The Bridges of Madison County is a 1995 American romantic drama film based on the 1992 bestselling novel of the same name by Robert James Waller. It was produced and directed by Clint Eastwood, who also starred in it with Meryl Streep. The screenplay was adapted by Richard LaGravenese. Kathleen Kennedy was co-producer.  It was produced by Amblin Entertainment and Malpaso Productions, and distributed by Warner Bros. Entertainment.

The film is set in 1965, featuring Italian war bride, Francesca Johnson (Meryl Streep), who lives with her husband and two children on their Iowa farm. That year she meets National Geographic photojournalist, Robert Kincaid (Clint Eastwood), who comes to Madison County to photograph its historic covered bridges. With Francesca's family away for a short trip, the couple have an intense, four-day love affair. The film earned $182 million worldwide and was well-received by critics. Streep was nominated in 1996 for an Academy Award for Best Actress for her performance.

Plot
In the present, adult siblings Michael and Carolyn Johnson arrive at the Iowa farmhouse of their recently deceased mother, Francesca, to settle her estate. They are shocked upon learning that Francesca requested to be cremated and her ashes scattered from Roseman Covered Bridge, rather than be buried next to her late husband, Richard.

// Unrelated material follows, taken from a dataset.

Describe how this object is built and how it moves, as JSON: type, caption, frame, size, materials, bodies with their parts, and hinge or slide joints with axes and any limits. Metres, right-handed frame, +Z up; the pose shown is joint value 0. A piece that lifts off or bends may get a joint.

Michael initially refuses, but while he and Carolyn look through the safe deposit box, they discover an envelope containing photographs, letters, and a key. The photos are of Francesca taken at the Holliwell Covered Bridge and the letters are from a man named Robert Kincaid. The key is to Francesca's locked hope chest. In it are three hardbound notebooks. There are also several National Geographic magazines, including one featuring Madison County's covered wooden bridges, old cameras, a book, and other mementos. The magazine includes a photo of Kincaid, who photographed the bridges; he is wearing Francesca's crucifix pendant.

As Michael and Carolyn begin reading Francesca's notebooks, the film flashes back to 1965. Francesca, a WWII Italian war bride, stays home while her husband and teenaged son and daughter attend the state fair for the next four days. Robert Kincaid, a National Geographic photojournalist on assignment to photograph the county's historic bridges, arrives at the Johnson farm, asking for directions to Roseman Bridge. Francesca rides along to show him the way. Their subsequent affair occurs over four days.

Francesca details the intense affair and its lasting influence on both her and Robert, hoping Michael and Carolyn will understand and honor her final request. Francesca and Robert fell deeply in love and nearly ran away together. Francesca, confined to a passionless marriage, was unable to abandon her teenage children and loyal husband. Though she loved Robert, she questioned whether their spontaneous relationship could survive over time. Robert, moved by their brief encounter, found renewed meaning in his life and true calling as an artist. Francesca's memories helped sustain her through the remaining years on the farm.

After her husband's death, Francesca attempted to contact Robert, but he had left National Geographic and his whereabouts were unknown. She later learned that Robert died about three years after her husband, and he left his belongings to her. His ashes were scattered from Roseman Bridge.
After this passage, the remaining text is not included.